Given request:
Locate the line that contains "build_stiffener(cart)" in the entries below, then repeat it and every following line through the line that contains "points = [vertex.co", exactly, and no others.

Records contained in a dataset
════════════════════

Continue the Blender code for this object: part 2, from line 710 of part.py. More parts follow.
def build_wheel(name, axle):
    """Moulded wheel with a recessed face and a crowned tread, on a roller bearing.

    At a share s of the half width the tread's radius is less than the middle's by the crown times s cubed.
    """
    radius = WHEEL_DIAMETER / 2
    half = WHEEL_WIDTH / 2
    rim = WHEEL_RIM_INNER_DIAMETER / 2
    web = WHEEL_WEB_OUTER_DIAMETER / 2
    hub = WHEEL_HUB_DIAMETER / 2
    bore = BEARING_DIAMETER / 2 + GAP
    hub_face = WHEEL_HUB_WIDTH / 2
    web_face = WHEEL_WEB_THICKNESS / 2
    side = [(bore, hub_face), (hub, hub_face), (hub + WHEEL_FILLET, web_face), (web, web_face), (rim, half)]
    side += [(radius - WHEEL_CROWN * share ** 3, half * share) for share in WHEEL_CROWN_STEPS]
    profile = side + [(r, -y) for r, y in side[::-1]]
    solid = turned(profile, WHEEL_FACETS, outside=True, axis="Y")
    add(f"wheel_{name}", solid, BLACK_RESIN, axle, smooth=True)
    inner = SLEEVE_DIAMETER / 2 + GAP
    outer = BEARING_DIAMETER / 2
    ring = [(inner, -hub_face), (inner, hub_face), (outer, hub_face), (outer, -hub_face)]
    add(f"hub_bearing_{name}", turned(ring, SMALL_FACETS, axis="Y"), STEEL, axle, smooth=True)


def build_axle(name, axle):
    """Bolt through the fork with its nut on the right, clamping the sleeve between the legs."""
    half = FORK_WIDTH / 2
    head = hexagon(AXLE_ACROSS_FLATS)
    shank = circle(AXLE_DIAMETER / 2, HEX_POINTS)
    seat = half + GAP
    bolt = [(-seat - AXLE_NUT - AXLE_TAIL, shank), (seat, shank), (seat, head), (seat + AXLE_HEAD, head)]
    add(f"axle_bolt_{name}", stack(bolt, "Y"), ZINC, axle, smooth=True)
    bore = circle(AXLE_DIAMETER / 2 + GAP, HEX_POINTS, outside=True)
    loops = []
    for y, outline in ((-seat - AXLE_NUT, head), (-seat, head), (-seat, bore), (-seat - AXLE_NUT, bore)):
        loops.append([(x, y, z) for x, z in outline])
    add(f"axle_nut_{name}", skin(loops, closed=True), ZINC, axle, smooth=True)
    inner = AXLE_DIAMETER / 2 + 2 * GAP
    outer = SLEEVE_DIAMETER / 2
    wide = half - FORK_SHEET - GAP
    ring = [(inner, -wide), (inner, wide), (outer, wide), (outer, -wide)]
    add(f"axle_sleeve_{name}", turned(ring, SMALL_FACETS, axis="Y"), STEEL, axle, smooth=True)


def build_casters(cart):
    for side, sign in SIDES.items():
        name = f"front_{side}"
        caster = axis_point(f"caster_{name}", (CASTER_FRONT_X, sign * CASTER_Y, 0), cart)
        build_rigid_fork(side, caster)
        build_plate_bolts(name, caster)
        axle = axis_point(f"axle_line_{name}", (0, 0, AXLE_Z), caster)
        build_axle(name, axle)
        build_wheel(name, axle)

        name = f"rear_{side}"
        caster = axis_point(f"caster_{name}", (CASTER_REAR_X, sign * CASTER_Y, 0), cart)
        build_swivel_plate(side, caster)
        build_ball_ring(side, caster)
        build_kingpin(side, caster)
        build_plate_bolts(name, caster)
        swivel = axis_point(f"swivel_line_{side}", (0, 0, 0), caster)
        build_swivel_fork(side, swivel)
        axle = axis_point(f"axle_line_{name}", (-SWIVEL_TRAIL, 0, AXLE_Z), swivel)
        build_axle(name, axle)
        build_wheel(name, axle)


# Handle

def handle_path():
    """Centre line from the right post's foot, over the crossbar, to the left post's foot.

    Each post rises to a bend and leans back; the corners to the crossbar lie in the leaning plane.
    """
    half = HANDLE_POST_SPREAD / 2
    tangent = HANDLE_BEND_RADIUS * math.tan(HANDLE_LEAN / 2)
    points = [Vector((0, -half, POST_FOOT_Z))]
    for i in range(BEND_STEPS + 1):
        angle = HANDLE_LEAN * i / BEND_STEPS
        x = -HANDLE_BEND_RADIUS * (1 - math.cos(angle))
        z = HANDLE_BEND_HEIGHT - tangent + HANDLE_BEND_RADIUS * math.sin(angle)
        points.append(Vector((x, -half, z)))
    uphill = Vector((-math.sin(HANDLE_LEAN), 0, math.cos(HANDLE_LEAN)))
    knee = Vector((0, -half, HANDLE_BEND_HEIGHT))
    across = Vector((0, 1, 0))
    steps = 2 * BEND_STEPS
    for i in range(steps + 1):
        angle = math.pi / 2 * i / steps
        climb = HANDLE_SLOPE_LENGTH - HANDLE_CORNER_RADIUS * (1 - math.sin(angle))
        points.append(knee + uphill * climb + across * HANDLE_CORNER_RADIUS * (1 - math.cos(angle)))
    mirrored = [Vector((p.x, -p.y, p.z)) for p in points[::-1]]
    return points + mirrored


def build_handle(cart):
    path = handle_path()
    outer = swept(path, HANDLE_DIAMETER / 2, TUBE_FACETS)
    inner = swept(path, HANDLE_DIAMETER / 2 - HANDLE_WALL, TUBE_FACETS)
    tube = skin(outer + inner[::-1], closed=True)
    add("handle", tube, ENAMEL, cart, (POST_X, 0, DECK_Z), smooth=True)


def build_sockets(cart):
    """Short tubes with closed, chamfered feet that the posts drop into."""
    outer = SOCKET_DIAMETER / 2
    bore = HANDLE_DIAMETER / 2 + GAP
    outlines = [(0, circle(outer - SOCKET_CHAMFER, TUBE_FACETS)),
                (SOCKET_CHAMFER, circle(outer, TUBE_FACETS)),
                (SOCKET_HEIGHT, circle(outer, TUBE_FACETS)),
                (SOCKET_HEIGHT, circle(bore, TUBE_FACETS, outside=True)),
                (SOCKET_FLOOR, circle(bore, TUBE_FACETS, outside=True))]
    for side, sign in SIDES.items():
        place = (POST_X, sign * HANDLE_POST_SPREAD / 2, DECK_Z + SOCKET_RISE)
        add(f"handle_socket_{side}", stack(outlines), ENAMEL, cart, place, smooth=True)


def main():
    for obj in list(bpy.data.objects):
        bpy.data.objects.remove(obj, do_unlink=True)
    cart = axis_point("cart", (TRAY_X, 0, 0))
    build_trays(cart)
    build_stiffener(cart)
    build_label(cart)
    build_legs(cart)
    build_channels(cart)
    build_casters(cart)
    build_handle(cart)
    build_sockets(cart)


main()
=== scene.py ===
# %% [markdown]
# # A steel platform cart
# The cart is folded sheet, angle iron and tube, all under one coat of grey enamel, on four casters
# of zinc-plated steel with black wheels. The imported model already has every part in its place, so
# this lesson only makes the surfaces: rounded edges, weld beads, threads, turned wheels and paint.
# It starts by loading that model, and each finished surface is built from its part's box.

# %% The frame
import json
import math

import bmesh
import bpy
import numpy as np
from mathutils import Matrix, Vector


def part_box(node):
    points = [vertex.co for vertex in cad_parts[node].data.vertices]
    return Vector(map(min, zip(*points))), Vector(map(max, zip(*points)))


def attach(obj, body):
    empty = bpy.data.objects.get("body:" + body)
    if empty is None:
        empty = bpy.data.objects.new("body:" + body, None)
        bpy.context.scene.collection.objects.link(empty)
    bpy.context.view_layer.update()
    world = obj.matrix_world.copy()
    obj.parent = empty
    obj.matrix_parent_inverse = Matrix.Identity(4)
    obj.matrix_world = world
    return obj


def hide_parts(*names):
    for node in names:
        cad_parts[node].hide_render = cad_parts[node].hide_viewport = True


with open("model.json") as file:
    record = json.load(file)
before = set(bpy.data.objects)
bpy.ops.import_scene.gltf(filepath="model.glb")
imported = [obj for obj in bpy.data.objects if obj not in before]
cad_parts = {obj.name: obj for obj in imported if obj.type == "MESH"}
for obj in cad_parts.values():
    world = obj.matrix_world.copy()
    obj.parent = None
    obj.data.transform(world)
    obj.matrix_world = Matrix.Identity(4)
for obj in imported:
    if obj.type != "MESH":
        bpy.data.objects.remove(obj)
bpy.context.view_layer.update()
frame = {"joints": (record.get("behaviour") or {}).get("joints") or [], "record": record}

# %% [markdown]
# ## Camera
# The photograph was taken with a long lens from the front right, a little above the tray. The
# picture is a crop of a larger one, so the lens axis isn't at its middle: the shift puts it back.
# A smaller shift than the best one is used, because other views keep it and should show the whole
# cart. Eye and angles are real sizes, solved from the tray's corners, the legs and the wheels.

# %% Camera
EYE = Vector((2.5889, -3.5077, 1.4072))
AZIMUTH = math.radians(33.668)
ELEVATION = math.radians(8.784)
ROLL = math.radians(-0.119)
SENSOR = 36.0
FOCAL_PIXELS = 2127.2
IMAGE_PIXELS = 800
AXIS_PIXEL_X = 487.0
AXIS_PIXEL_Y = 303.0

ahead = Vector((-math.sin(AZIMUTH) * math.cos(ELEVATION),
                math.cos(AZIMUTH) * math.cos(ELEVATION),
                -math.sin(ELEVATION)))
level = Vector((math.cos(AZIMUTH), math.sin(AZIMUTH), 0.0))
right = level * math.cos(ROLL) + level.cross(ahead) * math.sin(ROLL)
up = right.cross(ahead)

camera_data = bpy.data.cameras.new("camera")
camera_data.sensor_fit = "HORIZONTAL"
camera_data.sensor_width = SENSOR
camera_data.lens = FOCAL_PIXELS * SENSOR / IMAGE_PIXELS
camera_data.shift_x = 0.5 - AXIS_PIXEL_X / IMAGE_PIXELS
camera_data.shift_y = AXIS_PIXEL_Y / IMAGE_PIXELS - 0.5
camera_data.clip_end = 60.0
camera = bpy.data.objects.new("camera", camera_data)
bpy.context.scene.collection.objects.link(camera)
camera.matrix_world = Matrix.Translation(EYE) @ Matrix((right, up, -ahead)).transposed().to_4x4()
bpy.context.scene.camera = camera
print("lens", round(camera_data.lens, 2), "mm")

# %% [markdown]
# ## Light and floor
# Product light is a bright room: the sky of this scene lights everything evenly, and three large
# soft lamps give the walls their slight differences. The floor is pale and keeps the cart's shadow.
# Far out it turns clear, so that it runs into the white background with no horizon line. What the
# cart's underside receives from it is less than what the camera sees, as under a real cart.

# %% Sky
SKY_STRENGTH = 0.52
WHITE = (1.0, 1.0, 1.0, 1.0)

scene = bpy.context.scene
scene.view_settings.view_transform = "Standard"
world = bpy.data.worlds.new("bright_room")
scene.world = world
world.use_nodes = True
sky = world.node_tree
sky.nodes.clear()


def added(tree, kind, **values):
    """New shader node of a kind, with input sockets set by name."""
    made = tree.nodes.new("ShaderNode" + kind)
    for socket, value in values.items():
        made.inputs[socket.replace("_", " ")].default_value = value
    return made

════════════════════

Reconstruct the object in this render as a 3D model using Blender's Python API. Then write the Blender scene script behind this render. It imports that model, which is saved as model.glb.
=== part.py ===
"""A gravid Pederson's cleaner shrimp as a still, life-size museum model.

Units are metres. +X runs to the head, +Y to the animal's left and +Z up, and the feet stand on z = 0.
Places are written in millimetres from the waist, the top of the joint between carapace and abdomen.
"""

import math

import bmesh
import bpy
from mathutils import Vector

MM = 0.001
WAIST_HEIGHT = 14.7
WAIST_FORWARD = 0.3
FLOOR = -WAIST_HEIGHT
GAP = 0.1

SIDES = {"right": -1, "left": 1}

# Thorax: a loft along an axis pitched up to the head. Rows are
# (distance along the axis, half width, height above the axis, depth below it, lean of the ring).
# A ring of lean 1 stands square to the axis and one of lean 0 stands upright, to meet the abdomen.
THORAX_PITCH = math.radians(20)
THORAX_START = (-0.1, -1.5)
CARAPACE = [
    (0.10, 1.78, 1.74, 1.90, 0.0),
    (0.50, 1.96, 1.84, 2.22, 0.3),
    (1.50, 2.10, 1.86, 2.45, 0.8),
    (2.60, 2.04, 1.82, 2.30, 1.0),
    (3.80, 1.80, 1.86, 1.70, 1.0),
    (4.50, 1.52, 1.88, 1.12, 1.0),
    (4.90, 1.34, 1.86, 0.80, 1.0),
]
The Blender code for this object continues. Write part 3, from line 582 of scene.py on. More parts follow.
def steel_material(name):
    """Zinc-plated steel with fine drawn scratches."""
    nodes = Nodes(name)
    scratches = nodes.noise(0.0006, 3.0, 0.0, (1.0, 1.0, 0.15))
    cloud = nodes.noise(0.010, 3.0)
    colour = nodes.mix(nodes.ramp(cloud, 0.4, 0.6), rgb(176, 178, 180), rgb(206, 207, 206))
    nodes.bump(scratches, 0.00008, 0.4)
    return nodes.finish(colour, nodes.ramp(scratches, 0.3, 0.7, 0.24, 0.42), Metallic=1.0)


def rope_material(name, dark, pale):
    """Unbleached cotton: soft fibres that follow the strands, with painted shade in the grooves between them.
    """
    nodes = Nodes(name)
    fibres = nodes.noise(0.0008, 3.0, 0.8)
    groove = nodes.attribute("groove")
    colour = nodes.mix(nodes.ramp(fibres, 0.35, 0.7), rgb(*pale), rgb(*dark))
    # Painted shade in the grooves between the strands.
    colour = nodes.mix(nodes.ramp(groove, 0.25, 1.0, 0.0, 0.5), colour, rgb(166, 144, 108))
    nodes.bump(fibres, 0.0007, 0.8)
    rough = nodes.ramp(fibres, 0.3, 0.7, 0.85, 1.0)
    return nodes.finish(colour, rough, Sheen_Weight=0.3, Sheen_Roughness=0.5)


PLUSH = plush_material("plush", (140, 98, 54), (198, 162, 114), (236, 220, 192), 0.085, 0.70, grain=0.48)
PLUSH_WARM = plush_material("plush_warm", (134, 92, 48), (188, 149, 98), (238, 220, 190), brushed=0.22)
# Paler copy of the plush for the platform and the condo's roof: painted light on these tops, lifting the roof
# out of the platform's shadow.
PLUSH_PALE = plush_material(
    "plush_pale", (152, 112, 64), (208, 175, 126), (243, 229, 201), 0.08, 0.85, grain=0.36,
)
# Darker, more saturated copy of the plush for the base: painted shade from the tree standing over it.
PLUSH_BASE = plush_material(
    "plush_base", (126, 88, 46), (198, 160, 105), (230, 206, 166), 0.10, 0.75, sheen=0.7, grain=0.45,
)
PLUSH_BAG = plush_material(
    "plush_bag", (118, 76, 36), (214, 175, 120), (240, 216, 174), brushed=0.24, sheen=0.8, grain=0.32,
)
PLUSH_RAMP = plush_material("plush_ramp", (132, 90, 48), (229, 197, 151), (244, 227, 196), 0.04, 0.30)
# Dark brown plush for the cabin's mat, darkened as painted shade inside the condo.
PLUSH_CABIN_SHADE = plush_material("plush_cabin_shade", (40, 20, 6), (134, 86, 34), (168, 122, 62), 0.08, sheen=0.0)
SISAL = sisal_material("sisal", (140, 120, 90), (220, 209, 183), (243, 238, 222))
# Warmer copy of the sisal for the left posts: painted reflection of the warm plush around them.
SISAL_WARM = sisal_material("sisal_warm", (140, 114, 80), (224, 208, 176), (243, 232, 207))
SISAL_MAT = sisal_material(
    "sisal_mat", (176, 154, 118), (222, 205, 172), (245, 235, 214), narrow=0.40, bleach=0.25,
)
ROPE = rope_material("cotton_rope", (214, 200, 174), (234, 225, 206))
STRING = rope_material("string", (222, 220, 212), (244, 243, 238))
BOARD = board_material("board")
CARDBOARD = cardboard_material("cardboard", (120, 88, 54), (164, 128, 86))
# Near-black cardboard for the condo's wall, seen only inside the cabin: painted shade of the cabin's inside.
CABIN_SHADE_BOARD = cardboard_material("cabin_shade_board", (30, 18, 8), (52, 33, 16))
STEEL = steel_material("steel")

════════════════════

Solution to this problem:
    build_stiffener(cart)
    build_label(cart)
    build_legs(cart)
    build_channels(cart)
    build_casters(cart)
    build_handle(cart)
    build_sockets(cart)


main()
=== scene.py ===
# %% [markdown]
# # A steel platform cart
# The cart is folded sheet, angle iron and tube, all under one coat of grey enamel, on four casters
# of zinc-plated steel with black wheels. The imported model already has every part in its place, so
# this lesson only makes the surfaces: rounded edges, weld beads, threads, turned wheels and paint.
# It starts by loading that model, and each finished surface is built from its part's box.

# %% The frame
import json
import math

import bmesh
import bpy
import numpy as np
from mathutils import Matrix, Vector


def part_box(node):
    points = [vertex.co for vertex in cad_parts[node].data.vertices]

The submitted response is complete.